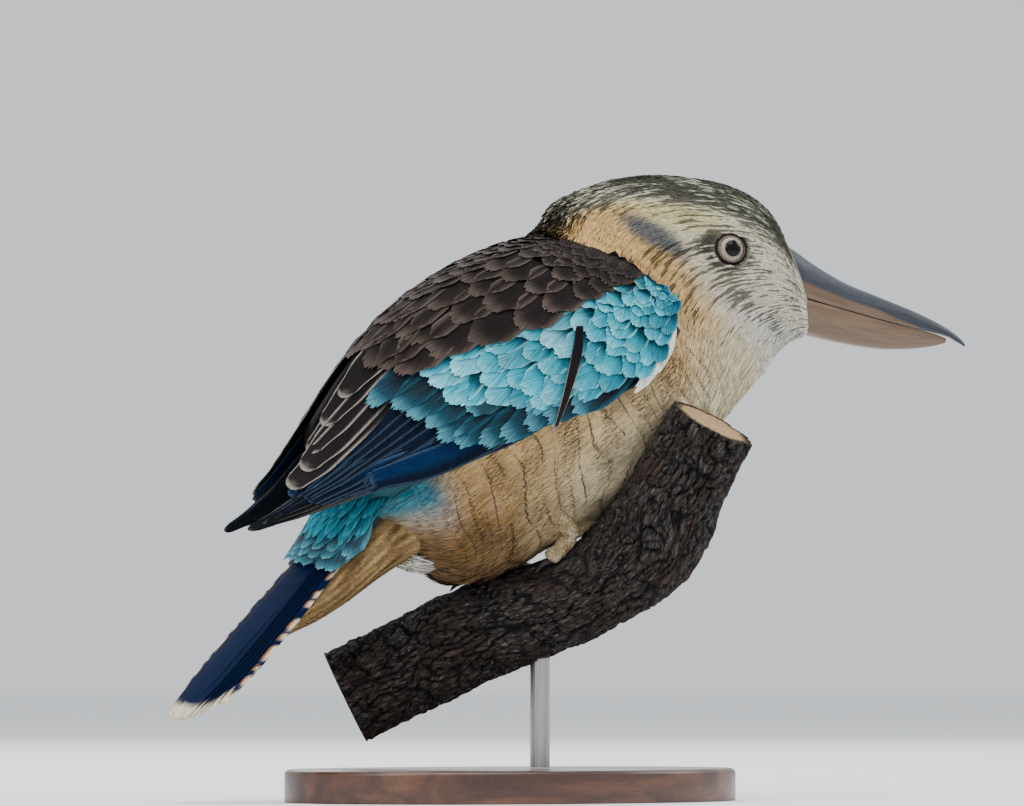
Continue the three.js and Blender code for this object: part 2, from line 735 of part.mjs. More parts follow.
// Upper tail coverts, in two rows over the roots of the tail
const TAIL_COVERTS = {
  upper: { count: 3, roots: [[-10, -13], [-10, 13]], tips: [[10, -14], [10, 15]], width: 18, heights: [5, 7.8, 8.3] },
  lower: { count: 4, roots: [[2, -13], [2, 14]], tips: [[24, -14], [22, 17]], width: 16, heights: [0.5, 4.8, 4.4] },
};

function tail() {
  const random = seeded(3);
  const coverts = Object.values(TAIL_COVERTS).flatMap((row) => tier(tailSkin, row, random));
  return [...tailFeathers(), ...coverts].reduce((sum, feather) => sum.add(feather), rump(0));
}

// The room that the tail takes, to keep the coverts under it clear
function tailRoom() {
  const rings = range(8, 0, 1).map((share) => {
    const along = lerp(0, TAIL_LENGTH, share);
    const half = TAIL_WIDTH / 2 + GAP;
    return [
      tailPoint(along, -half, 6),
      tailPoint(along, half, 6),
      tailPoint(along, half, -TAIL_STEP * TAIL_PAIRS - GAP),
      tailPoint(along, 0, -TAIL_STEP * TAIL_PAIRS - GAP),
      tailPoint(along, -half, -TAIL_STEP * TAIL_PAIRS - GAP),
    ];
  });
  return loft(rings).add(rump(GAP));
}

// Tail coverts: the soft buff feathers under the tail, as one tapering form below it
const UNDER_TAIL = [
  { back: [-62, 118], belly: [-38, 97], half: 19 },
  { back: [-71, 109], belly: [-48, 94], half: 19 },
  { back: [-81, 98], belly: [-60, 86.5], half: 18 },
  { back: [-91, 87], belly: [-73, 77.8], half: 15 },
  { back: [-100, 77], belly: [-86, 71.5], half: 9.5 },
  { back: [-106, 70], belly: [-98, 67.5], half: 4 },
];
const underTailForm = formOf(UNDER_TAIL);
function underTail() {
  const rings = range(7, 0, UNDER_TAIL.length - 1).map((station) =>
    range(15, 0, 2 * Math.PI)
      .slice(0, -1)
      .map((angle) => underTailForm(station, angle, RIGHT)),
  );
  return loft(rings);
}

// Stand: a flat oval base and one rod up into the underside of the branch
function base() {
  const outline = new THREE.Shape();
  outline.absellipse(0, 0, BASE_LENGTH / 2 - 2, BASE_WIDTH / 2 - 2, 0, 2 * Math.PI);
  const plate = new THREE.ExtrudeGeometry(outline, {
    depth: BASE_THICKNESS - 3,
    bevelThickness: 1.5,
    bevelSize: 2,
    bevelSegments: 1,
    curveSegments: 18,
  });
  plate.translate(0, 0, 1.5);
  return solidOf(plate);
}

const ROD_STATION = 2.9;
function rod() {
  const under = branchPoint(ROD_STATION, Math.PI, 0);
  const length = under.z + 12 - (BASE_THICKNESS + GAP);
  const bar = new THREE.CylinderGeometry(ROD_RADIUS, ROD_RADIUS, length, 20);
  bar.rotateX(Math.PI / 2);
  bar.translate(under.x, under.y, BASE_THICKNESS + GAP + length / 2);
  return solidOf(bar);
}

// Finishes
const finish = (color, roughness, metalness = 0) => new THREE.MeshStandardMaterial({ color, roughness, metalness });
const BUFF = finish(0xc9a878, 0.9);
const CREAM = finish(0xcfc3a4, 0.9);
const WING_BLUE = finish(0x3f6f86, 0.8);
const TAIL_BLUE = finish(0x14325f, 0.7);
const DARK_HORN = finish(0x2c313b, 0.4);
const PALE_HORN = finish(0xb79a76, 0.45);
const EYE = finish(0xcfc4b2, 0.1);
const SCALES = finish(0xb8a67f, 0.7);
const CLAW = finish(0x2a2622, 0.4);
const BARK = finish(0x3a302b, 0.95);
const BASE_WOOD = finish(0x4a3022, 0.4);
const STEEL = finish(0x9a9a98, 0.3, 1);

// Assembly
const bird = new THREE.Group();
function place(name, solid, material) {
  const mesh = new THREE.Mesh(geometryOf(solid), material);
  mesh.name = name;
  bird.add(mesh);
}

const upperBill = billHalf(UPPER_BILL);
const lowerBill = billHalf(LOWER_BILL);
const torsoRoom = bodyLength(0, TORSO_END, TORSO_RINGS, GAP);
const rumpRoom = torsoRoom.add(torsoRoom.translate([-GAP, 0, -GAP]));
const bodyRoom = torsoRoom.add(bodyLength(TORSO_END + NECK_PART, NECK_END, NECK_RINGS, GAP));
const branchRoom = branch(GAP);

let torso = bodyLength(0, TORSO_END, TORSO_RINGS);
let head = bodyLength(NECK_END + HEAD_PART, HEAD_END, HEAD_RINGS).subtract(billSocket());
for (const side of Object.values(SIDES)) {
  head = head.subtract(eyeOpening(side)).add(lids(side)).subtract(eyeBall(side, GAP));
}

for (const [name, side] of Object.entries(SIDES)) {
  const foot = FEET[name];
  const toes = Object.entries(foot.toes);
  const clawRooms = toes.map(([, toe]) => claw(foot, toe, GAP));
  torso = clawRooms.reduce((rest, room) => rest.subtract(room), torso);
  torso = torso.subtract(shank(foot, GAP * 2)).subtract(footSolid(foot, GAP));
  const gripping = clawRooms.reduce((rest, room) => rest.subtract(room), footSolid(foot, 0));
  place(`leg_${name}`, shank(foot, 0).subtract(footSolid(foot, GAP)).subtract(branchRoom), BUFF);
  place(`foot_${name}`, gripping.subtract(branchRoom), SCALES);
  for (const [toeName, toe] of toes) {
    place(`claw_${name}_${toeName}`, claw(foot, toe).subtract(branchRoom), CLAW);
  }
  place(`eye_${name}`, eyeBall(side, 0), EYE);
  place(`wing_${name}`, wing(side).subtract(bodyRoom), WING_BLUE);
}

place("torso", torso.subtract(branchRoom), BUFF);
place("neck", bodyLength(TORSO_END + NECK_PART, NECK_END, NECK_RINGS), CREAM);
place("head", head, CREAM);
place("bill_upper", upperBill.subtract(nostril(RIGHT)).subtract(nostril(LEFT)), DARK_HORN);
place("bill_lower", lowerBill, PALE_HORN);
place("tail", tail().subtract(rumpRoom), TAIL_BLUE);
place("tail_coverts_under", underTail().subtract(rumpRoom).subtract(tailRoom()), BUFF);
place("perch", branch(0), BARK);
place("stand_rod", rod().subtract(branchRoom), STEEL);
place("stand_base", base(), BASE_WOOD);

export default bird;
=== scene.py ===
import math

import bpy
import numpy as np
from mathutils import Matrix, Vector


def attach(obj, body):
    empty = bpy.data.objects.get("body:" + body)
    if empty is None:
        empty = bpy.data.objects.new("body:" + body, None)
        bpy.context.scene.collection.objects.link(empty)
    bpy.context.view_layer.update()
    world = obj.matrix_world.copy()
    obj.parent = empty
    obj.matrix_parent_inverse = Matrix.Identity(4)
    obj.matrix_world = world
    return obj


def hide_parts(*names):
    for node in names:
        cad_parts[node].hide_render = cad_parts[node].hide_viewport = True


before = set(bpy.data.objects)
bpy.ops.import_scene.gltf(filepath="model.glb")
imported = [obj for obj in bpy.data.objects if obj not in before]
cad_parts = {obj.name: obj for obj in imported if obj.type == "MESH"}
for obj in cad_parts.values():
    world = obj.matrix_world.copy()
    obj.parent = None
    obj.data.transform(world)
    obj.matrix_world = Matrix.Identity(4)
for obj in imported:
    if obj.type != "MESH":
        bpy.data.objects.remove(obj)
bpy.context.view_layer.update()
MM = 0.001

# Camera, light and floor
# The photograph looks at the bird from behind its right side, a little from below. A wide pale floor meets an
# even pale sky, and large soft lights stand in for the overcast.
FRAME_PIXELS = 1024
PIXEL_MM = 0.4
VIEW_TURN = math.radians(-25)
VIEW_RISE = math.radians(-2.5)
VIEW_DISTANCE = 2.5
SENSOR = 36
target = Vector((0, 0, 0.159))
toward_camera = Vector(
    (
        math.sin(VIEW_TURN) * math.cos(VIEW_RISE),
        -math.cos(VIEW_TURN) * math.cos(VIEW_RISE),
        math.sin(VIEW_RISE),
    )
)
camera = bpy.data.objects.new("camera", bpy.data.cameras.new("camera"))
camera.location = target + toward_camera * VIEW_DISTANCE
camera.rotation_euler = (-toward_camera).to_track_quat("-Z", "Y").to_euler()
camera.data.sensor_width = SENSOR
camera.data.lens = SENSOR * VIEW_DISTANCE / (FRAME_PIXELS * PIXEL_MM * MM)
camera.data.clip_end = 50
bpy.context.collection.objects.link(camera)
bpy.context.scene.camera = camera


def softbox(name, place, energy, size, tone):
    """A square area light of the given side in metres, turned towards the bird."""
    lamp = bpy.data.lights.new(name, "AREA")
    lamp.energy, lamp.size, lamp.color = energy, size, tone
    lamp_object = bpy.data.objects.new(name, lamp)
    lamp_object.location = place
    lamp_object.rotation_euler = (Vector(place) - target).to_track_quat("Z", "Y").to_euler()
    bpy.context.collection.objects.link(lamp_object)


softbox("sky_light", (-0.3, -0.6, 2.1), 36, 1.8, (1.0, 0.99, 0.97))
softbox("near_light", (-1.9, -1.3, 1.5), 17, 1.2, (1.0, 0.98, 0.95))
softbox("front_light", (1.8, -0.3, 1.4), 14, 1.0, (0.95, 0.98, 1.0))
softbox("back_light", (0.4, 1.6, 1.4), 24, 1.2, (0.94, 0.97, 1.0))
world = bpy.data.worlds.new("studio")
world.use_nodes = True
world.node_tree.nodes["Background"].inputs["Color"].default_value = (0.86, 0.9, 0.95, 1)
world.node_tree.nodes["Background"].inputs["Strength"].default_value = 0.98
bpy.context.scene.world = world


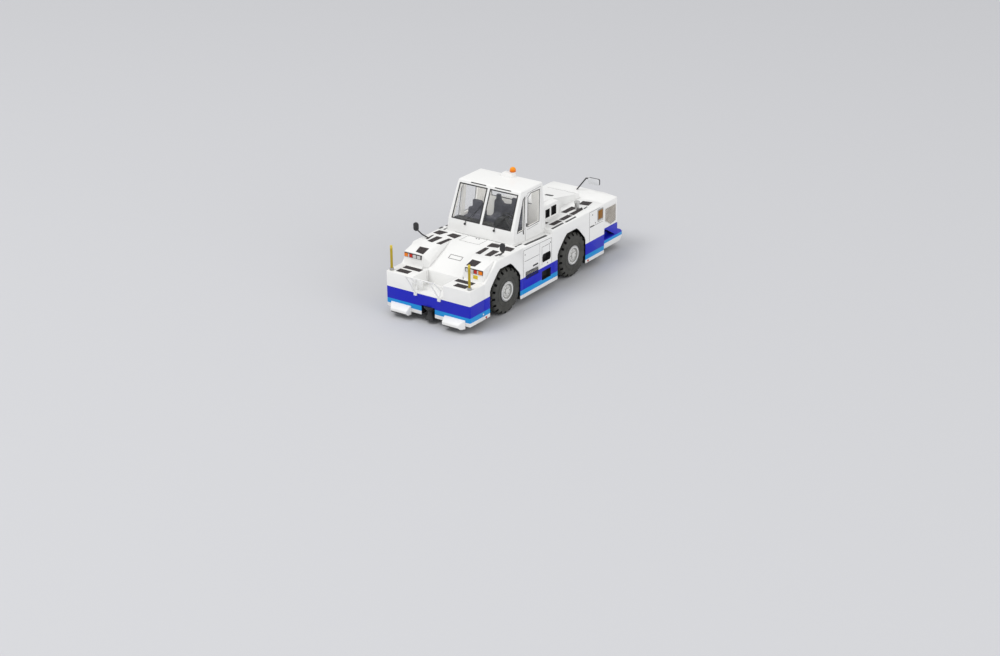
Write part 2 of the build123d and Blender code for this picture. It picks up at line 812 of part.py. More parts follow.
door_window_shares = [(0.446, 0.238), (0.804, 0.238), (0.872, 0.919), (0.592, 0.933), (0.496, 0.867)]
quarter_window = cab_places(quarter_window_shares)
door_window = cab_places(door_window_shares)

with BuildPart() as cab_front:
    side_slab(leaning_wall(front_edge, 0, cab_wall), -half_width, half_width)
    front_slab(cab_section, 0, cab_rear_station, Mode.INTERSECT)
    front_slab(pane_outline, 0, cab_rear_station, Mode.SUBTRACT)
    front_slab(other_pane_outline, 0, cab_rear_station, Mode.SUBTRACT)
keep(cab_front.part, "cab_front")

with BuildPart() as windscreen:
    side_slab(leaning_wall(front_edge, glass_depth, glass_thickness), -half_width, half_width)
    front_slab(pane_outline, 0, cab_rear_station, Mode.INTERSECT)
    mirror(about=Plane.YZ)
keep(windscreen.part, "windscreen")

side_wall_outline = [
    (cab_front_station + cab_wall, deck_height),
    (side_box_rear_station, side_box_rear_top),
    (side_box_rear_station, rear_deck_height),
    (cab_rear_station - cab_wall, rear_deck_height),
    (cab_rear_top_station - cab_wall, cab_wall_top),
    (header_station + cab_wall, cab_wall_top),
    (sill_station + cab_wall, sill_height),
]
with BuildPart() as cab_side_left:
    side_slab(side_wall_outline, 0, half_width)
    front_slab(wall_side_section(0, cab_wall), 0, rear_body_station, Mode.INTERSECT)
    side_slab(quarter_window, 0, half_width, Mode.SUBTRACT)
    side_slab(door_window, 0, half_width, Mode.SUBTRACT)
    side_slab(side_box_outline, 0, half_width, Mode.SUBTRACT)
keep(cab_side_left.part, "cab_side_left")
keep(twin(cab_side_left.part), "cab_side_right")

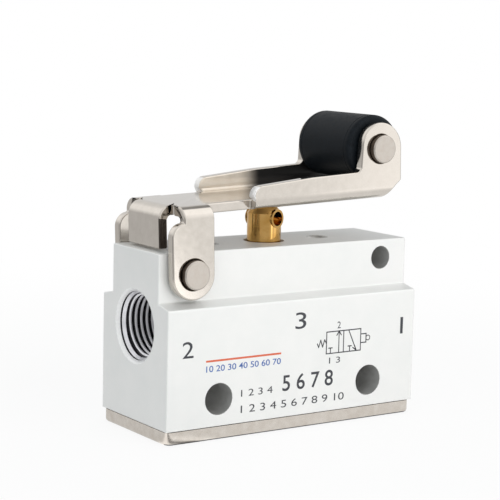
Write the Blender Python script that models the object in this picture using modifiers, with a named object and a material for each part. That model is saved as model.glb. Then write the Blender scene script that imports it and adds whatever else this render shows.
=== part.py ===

- - - - - - -

§ **STATED PROBLEM**
Extract the lines from the line with "for (const [name, side]" to the line with "obj.data.transform(world)", inclusive, reproducing them exactly and leaving out every other line.

§ **RESULT OF THIS TASK**
for (const [name, side] of Object.entries(SIDES)) {
  const foot = FEET[name];
  const toes = Object.entries(foot.toes);
  const clawRooms = toes.map(([, toe]) => claw(foot, toe, GAP));
  torso = clawRooms.reduce((rest, room) => rest.subtract(room), torso);
  torso = torso.subtract(shank(foot, GAP * 2)).subtract(footSolid(foot, GAP));
  const gripping = clawRooms.reduce((rest, room) => rest.subtract(room), footSolid(foot, 0));
  place(`leg_${name}`, shank(foot, 0).subtract(footSolid(foot, GAP)).subtract(branchRoom), BUFF);
  place(`foot_${name}`, gripping.subtract(branchRoom), SCALES);
  for (const [toeName, toe] of toes) {
    place(`claw_${name}_${toeName}`, claw(foot, toe).subtract(branchRoom), CLAW);
  }
  place(`eye_${name}`, eyeBall(side, 0), EYE);
  place(`wing_${name}`, wing(side).subtract(bodyRoom), WING_BLUE);
}

place("torso", torso.subtract(branchRoom), BUFF);
place("neck", bodyLength(TORSO_END + NECK_PART, NECK_END, NECK_RINGS), CREAM);
place("head", head, CREAM);
place("bill_upper", upperBill.subtract(nostril(RIGHT)).subtract(nostril(LEFT)), DARK_HORN);
place("bill_lower", lowerBill, PALE_HORN);
place("tail", tail().subtract(rumpRoom), TAIL_BLUE);
place("tail_coverts_under", underTail().subtract(rumpRoom).subtract(tailRoom()), BUFF);
place("perch", branch(0), BARK);
place("stand_rod", rod().subtract(branchRoom), STEEL);
place("stand_base", base(), BASE_WOOD);

export default bird;
=== scene.py ===
import math

import bpy
import numpy as np
from mathutils import Matrix, Vector


def attach(obj, body):
    empty = bpy.data.objects.get("body:" + body)
    if empty is None:
        empty = bpy.data.objects.new("body:" + body, None)
        bpy.context.scene.collection.objects.link(empty)
    bpy.context.view_layer.update()
    world = obj.matrix_world.copy()
    obj.parent = empty
    obj.matrix_parent_inverse = Matrix.Identity(4)
    obj.matrix_world = world
    return obj


def hide_parts(*names):
    for node in names:
        cad_parts[node].hide_render = cad_parts[node].hide_viewport = True


before = set(bpy.data.objects)
bpy.ops.import_scene.gltf(filepath="model.glb")
imported = [obj for obj in bpy.data.objects if obj not in before]
cad_parts = {obj.name: obj for obj in imported if obj.type == "MESH"}
for obj in cad_parts.values():
    world = obj.matrix_world.copy()
    obj.parent = None
    obj.data.transform(world)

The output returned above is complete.